The great literature professor Joseph Cambell suggested any new mythologies worth thinking about, beyond religion and science, “would be centered around our planet Earth.” A bright spot on that front is the work of Tom Chi, founder of At One Ventures whose mission is to help humanity become a net positive nature. “At One” refers to being at one with ourselves, nature and the universe. They do this by investing in early stage deep tech for climate and environment, using venture to disrupt issues doing the most damage to nature. Air, water, soil and biodiversity. What would it mean to adopt a “net positive to nature” culture? How could we center this metaphor to lead the development of AI?




Physicists David Bohm and more recently Roger Penrose have articulated how   reality at the quantum level is based on an indivisible wholeness. Despite our attempts to mechanize the theory to comport with classical physics it defies logical, linear ways of understanding the universe. "Consciousness must be beyond computable physics" says Nobel physicist Roger Penrose. Mind is not algorithmic. Understanding life and the universe as completely interconnected means that humans must be entangled together as much as photons are. Seeing life and reality this way will take some time but the sooner we do the better. Yet there is no time like the present to imagine and create a net positive to nature culture.




Kim Stanley Robinson’s Ministry of the Future, Octavia Butler’s Parable Series, Joana Macy’s The Great Turning all write about a kind of regenerative futurism that imagine compelling alternatives to despair and blind faith in tech.

“The planet has grown an external layer of satellites, cities and various physical networks, all of which constitute a kind of sensory epidermis or exoskeleton... an artificial crust…” Antikythera




The creative think tank Antikythera articulates how humans and planet are inseparable from the tools we develop calling it “planetary computation:”




“The planet has grown an external layer of satellites, cities and various physical networks, all of which constitute a kind of sensory epidermis or exoskeleton... an artificial crust through which it has realized incipient forms of animal-machinic cognition with terraforming-scale agency.




Nevertheless this new skin is primitive. It is not yet a complex coordinated sensory system in the same way our own skin for example is able to send messages to the brain crucial for our survival and well-being. We need a new form of social-technological observatory to ground our abundance of data in service of our local communities - the places where we live, breathe, gather, celebrate and build.




This requires future architects and archeologists who can prioritize and capture the human story, without extraction for monetary gain, but as context, capturing ancestral and cultural intelligence through storytelling to guide our artificial intelligence. Amoofy is doing just that.




I am also inspired by a renewed comprehensive design movement surfacing in places like the Stanford Center for Design Research and the Buckminster Fuller Institute focusing on comprehensive thinking for collective action.

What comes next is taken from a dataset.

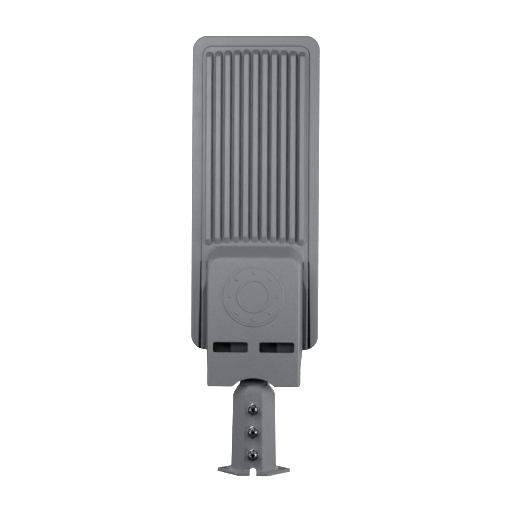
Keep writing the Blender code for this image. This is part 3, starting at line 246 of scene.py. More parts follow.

How do we move in this direction, where comprehensive, wholistic, imaginative thinking and spaces for deep reflection lead to cooperative action on the ground?




We can start by slowing down.




The current era requires a different type of attention. A way of seeing more like sonar. An acoustic, 360 degree awareness. In such an environment we can start by giving ourselves more empty space, more time for reflection to feel the rhythms around us.




And by imagining and building new mediums, technologies and businesses which by their very nature propel us to reestablish our individual integrity as whole persons, nurtured by interconnected living systems.




Sound like science fiction? So did the metaverse in the 1990's.




The future is here, it’s just not well distributed yet.